23 Janvier 2008 , Rédigé par Jean-François Publié dans #Essais, documentaires

Je ne souhaite pas que ce blog devienne une tribune politique. Mais je ne suis pas imperméable à ce qui se passe autour de moi. Ma vie est imprégnée de mes rencontres et découvertes. La politique me passionne (attention pas celle qui s'affiche à la télé et sur de nombreux journaux), la vraie, la science des affaires de la cité comme son origine étymologique en témoigne.
Connaître nos origines (celles de l'homme, de la vie), comprendre comment nous vivons, ce que sont les sociétés organisées, ce qu'elles deviennent, comment elles entretiennent des relations, tout cela est fondamentalement passionnant.
Ainsi, les discours de nos hommes et femmes politiques (y compris ceux qui s'affichent partout en ce moment et qui ont tendance à s'emmêler les pinceaux en confondant les sphères publiques et privées), ces disours donc résonnent en moi et m'interpellent.
Mes lectures, mes choix de sorties, s'en trouvent souvent orientées, ou, si elles ne le sont pas, provoquent parfois des réactions.
Vous avez lu récemment dans la rubrique "Humeurs" mon opinion sur le slogan sarkozyen "travaillez plus pour gagner plus". J'avais alors tenté d'illustrer mon propos avec des ouvrages de la littérature enfantine et ce cher homonyme Jean-François, du Blog à Jef nous proposait aussi dans ce billet écrit à quatre mains deux livres et un film.
J'ai lu celui qui me manquait et voilà qu'il tombe à point nommé, à l'instant même où les menaces les plus sérieuses pèsent sur une des évolutions les plus importantes de ces dernières decennies : la réduction de temps de travail. Il faut dire qu'il avait fallut attendre plus de deux générations pour que à nouveau il y ait une réduction significative. En 1936, le Front Populaire diminuait de huit heures la semaine de travail en passant à 40 heures et enfin à l'aube du XXI° siècle nous gagnions encore 4 heures d'oisiveté grâce aux lois Aubry (Mitterand nous avait royalement accordé une heure lors de son intronisation) en arrivant à 35 heures. Pour plus détails se reporter à cet article historique sur Wikipédia.

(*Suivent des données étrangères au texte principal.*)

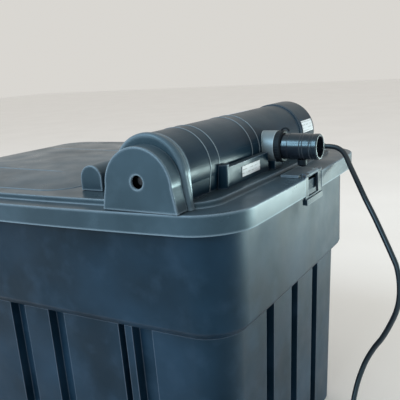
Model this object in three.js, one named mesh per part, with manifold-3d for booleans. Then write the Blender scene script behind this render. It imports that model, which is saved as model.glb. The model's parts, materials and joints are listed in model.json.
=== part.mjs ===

Mais cela est-il à peine tout juste suffisant que nous voilà replongés 70 ans en arrière. Et en plus on voudrait nous faire croire que les "35 heures" étaient une loi rétrograde, passéiste, une formidable erreur dans le concert des Nations. Regardez donc nos voisins ? Ils travaillent eux ! Ben oui ! Mais on dira ce qu'on voudra, j'aime bien être différent surtout quand ma qualité de vie s'en trouve améliorée.
Mais voilà, il faudrait que les mentalités évoluent. Et notamment sur la question de la notion de "Travail". Il est crucial de bien définir ce concept. Je vous propose donc de lire (ou relire) en ces temps obscurs Bertrand Russell et son éloge de l'oisiveté.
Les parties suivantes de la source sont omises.